UK's Liz Truss makes U-turn on tax cuts after sacking finance minister Kwasi Kwarteng



The second most senior figure in the UK government has been sacked by his friend and ally, Prime Minister Liz Truss. The move was forced after weeks of market turbulence caused by a "mini-budget" announced in September.

Kwasi Kwarteng has made unfortunate history by becoming the shortest surviving Chancellor of the Exchequer in post-1945 Britain. The only politician to serve in the senior role for a shorter period was Ian McLeod, who died in office.

Kwarteng has officially resigned, but as his letter to Truss revealed, he was asked to quit by the prime minister and "accepted" that decision. However, he did not apologize for his policy decisions, seen by many to damage the economy, as might have been expected. Instead, he reaffirmed the policies were the result of teamwork and agreement between the leader of the country and his finance department.

After the removal was confirmed, Truss took to the media room at Downing Street to address the nation. But instead of admitting error, or apologizing for the turbulent past few weeks, she stuck to her messaging on growth.

"I want to deliver a low tax, high growth economy", the prime minister said, as she reiterated her belief in the policies she worked on with Kwarteng. Truss attempted to explain her way out of the wide-ranging criticism she's faced, by claiming the 'mini-budget' moved "further and faster" than intended - rather than in the wrong direction, as others have suggested.

But then came an admission that some of the Truss-Kwarteng budget couldn't remain, as Truss announced another U-turn on corporation tax. Kwarteng's predecessor Rishi Sunak had enacted a rise in the levy for companies, which the erstwhile finance minister had reversed. But that increase will now go ahead, in Truss's words, "to reassure the markets of our fiscal discipline."

The journey towards this decision began soon after the "fiscal event" of September 23 was revealed by Kwarteng, also described as a mini-budget. The ambitious policy went down like a lead balloon with the markets.

It was proposed that cutting taxes (and scrapping the top rate for the highest earners entirely) would boost economic growth. But analysts and traders lost confidence in the economic plan, and the pound collapsed on foreign currency markets, and UK government borrowing costs sky-rocketed via what's known as the 'gilt' market.

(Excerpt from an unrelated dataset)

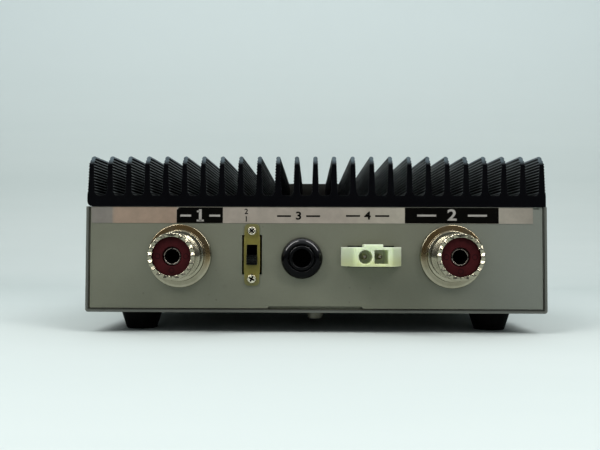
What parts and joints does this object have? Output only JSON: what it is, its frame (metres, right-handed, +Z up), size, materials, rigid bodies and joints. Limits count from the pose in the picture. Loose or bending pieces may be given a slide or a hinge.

Despite mounting pressure, Kwarteng and the government initially stuck to their plan and denied any changes would come. Since then, Truss has backtracked on the promise to cut the top rate of tax and has now sacked the architect of her administration's economic vision. There is now doubt as to whether the PM can survive the tumult herself.

Former foreign minister and health minister Jeremy Hunt has replaced Kwarteng in the role of finance minister.

Truss and Kwarteng have been friends for more than a decade, and have been seen as close political allies since they co-authored Britannia Unchained in 2012 with two other Conservative MPs to set out their political vision.

Truss paid tribute to their personal closeness, saying she was "incredibly sorry" to see her "great friend" go. But the prime minister showed no sign that she would follow Kwarteng from Downing Street.

"I'm absolutely determined to see through what I promised - to deliver a higher growth, more prosperous United Kingdom to see us though the storm we face," she told the conference.